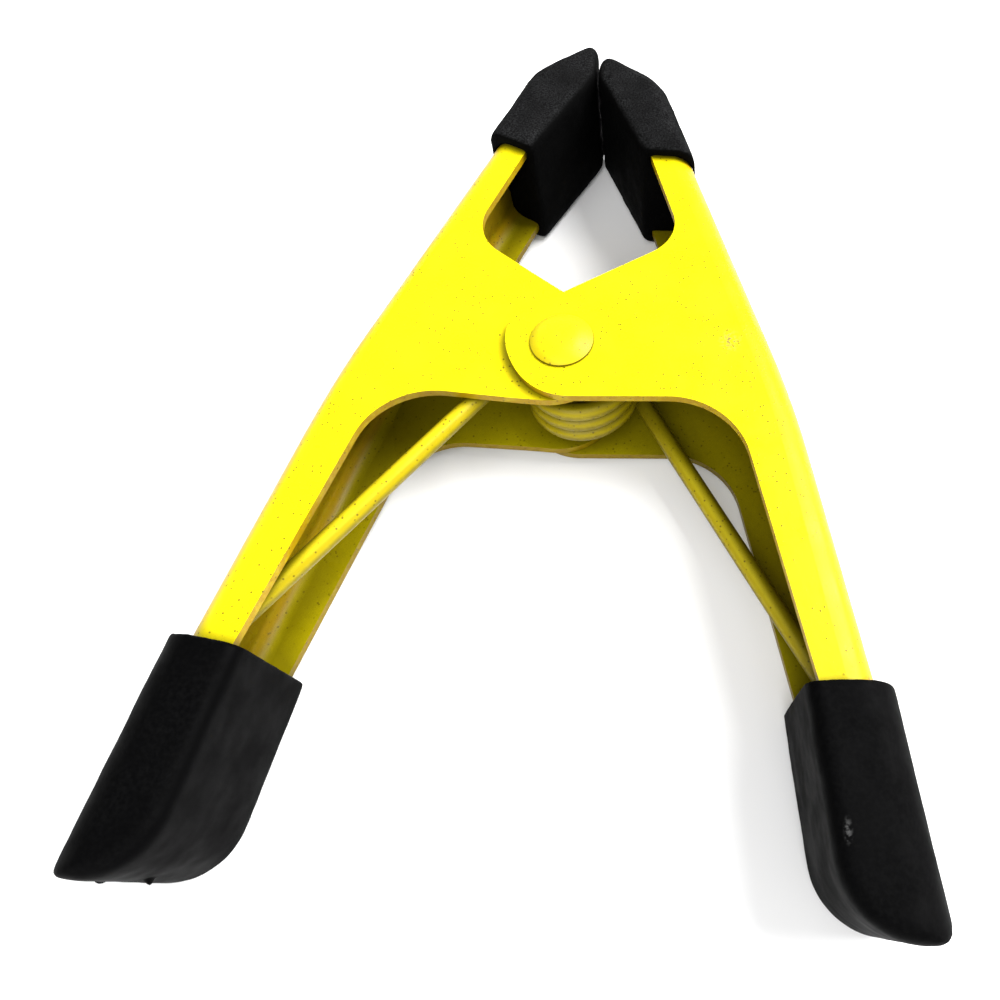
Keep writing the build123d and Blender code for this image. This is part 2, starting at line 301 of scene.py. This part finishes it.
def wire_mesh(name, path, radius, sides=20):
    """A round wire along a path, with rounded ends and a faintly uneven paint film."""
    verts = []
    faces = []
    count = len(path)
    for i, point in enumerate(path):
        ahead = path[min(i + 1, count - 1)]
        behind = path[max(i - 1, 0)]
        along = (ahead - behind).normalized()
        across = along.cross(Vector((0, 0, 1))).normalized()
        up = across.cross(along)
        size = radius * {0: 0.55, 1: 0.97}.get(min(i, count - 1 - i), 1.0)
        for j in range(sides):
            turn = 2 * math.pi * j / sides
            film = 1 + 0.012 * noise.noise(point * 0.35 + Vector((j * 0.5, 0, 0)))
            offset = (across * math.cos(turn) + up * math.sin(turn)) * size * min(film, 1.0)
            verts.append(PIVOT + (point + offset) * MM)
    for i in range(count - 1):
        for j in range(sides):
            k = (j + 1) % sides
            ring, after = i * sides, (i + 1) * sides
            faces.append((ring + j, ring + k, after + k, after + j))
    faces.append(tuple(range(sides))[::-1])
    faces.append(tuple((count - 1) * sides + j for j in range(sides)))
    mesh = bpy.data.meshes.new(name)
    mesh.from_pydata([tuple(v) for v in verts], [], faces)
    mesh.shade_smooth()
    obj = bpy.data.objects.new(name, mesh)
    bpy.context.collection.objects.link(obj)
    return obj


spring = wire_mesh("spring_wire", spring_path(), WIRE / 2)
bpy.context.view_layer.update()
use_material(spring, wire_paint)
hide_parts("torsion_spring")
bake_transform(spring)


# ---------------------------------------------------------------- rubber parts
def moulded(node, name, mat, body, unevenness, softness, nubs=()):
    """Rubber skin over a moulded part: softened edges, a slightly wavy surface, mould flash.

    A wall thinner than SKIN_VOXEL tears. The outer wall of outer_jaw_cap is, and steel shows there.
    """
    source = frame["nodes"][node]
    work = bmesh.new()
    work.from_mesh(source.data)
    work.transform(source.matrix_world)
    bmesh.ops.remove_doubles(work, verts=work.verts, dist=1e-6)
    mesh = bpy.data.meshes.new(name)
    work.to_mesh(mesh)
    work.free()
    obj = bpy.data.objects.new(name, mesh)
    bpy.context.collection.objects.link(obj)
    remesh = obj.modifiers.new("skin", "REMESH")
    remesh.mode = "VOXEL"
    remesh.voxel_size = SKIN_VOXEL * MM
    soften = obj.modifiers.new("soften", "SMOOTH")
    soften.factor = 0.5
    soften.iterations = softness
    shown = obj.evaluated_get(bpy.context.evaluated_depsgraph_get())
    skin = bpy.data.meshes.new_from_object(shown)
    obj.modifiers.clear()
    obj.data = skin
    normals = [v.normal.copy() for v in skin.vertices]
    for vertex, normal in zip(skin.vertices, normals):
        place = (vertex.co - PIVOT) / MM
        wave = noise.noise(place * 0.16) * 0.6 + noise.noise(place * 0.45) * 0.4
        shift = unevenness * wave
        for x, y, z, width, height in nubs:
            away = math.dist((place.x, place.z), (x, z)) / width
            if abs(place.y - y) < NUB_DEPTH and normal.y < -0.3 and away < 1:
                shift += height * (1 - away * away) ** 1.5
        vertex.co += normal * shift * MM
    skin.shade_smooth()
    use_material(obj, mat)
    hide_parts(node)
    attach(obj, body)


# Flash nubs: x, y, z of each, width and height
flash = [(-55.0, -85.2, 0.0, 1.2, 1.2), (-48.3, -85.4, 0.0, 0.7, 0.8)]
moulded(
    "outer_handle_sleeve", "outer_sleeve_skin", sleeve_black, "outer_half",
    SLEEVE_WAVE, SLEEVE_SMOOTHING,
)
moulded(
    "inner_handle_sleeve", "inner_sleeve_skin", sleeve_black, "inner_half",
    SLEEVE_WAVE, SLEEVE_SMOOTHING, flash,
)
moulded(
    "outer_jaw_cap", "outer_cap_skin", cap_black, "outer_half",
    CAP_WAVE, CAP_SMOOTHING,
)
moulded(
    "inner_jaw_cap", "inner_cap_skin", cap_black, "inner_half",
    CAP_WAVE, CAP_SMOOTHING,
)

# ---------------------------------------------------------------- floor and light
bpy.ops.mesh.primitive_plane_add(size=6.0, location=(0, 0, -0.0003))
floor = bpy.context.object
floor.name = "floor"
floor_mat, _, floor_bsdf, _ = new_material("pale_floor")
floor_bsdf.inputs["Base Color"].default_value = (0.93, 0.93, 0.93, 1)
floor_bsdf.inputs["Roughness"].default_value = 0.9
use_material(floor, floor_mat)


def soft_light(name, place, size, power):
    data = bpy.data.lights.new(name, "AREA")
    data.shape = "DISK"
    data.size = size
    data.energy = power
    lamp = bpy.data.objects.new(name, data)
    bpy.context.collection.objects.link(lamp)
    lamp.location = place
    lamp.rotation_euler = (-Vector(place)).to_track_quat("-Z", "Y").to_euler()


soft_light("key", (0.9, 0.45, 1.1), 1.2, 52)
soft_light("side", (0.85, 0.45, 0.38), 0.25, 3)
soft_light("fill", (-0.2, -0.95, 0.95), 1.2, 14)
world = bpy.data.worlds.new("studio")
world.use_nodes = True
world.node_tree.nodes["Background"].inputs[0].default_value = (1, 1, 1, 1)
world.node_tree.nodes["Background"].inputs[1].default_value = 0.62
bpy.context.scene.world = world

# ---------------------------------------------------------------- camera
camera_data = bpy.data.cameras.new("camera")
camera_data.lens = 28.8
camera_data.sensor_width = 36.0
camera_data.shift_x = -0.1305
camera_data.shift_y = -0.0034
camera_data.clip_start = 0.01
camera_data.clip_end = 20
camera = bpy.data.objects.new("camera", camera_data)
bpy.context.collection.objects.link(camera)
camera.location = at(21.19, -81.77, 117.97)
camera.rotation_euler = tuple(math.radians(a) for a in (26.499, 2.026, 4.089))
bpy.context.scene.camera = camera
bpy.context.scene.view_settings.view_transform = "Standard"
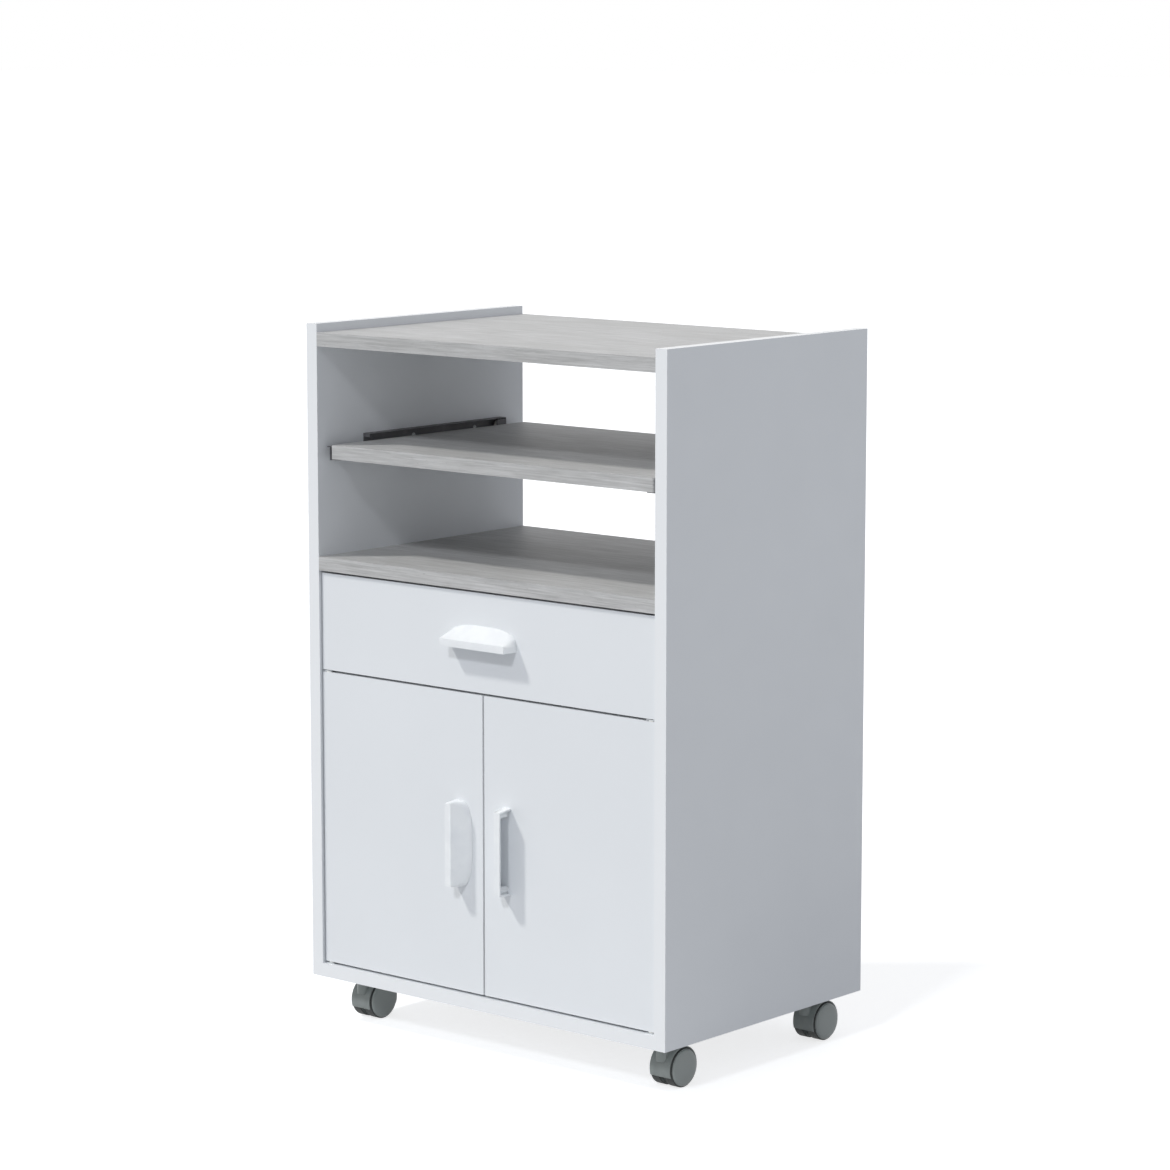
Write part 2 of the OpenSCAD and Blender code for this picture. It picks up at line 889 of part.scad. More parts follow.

● **WRITTEN INSTRUCTION**: Reproduce exactly, and only, the lines from the start of the entries through the one that contains "bake_transform(spring)".

● **COMPLETE OUTPUT**:
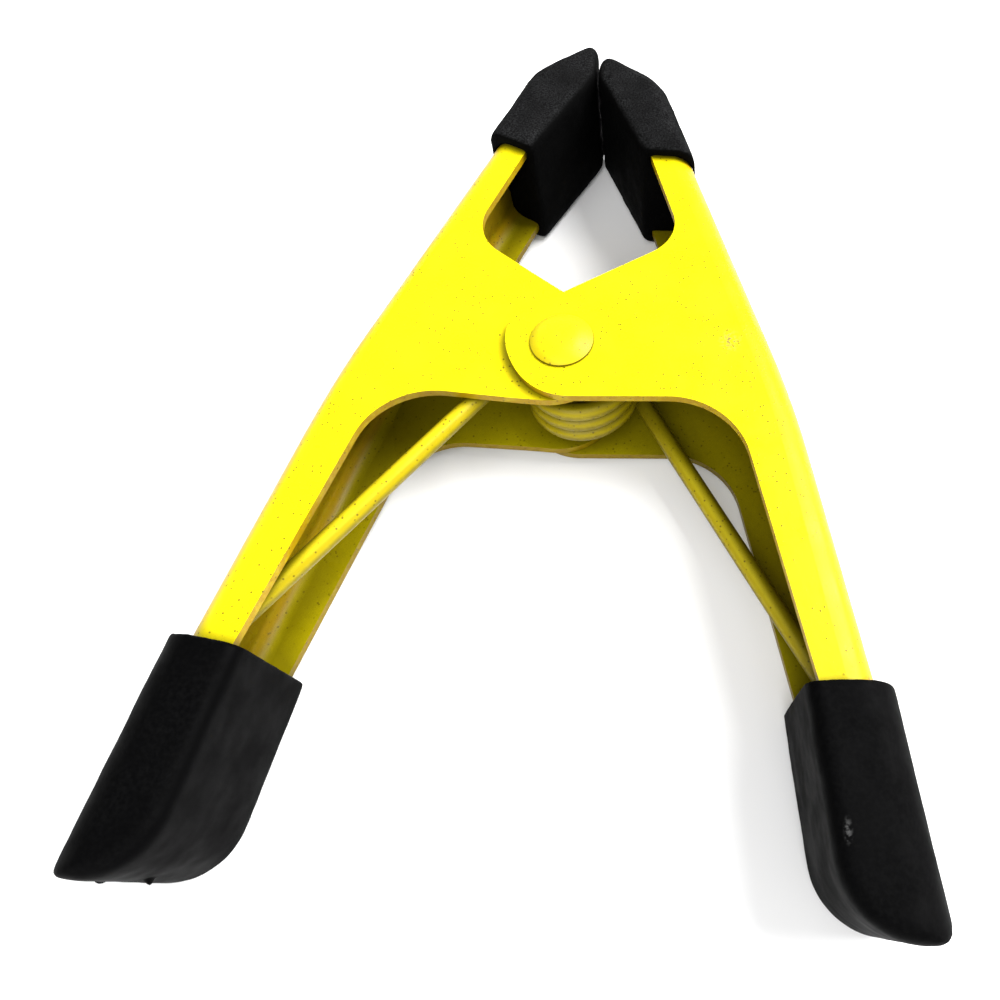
Keep writing the build123d and Blender code for this image. This is part 2, starting at line 301 of scene.py. This part finishes it.
def wire_mesh(name, path, radius, sides=20):
    """A round wire along a path, with rounded ends and a faintly uneven paint film."""
    verts = []
    faces = []
    count = len(path)
    for i, point in enumerate(path):
        ahead = path[min(i + 1, count - 1)]
        behind = path[max(i - 1, 0)]
        along = (ahead - behind).normalized()
        across = along.cross(Vector((0, 0, 1))).normalized()
        up = across.cross(along)
        size = radius * {0: 0.55, 1: 0.97}.get(min(i, count - 1 - i), 1.0)
        for j in range(sides):
            turn = 2 * math.pi * j / sides
            film = 1 + 0.012 * noise.noise(point * 0.35 + Vector((j * 0.5, 0, 0)))
            offset = (across * math.cos(turn) + up * math.sin(turn)) * size * min(film, 1.0)
            verts.append(PIVOT + (point + offset) * MM)
    for i in range(count - 1):
        for j in range(sides):
            k = (j + 1) % sides
            ring, after = i * sides, (i + 1) * sides
            faces.append((ring + j, ring + k, after + k, after + j))
    faces.append(tuple(range(sides))[::-1])
    faces.append(tuple((count - 1) * sides + j for j in range(sides)))
    mesh = bpy.data.meshes.new(name)
    mesh.from_pydata([tuple(v) for v in verts], [], faces)
    mesh.shade_smooth()
    obj = bpy.data.objects.new(name, mesh)
    bpy.context.collection.objects.link(obj)
    return obj


spring = wire_mesh("spring_wire", spring_path(), WIRE / 2)
bpy.context.view_layer.update()
use_material(spring, wire_paint)
hide_parts("torsion_spring")
bake_transform(spring)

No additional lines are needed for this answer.